I hate the afternoon training, I washed my hair and got ready but then I am waiting to leave and it's taking too long, it's just like afternoon flights, which I hate and I don't do. I mean if I have a morning flight and I have to get to the airport at six in the morning let it be, I don't mind but if I take the afternoon flight then I take time to get up, get ready, pack my bag for the next thirty minutes and for the rest four or five hours to wait to leave, hell no, that's why I love doing everything in the morning. So, I waited a couple of hours and then I finally left and took a bus. While traveling I got his text saying that he can't make it and that he's changing to tomorrow. Damn it I was pissed. I was on my way and he tells me that he can't make it, are you serious??? What if I can't do tomorrow, does he ever think of that? I didn't know what to reply so I didn't.
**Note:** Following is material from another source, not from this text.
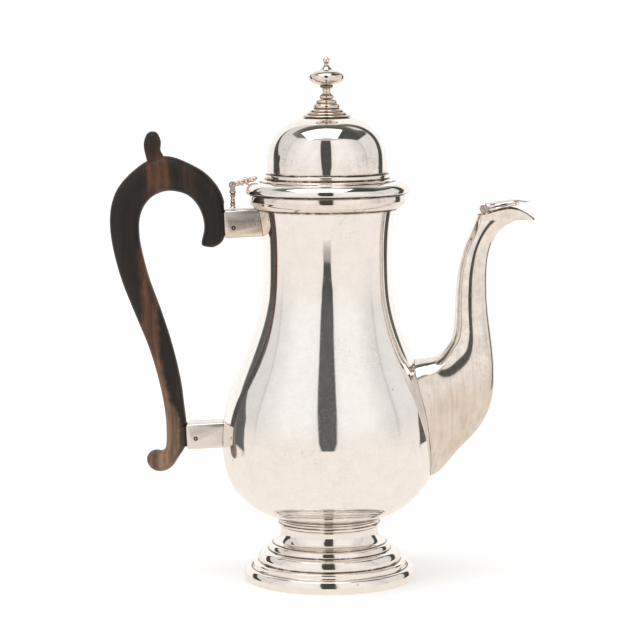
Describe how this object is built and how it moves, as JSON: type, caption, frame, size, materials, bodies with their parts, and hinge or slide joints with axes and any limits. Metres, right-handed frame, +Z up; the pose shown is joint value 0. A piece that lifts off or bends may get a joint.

I was so ready for the training today, I wanted to do it today but hell no. I was mad but I had to be ok, it's not up to me, he's the one with whom I have to adjust. But how can't he think about others? What if I had plans for tomorrow? What if I had a date for Valentine's, not that I have but still. You can't just assume that I am always free, not just me. He knows that I don't have a boyfriend ergo I don't have a date but don't assume that, ask. I would tell him if I had plans so he won't plan training that day but still, it's not his to assume. I always think about him and time when I need to text him. I always think before I text him. I consider his work time and free time. I want one more thing to do so I would release this out of me but actually, I won't because I don't want to curse.

I wrote that dedication in the book and I just need to wrap it. I'm so excited to see his reaction of the book but I'm not sure if he would open it in front of me or while I'm warming up but I do know that I will get my hug. I really can't wait.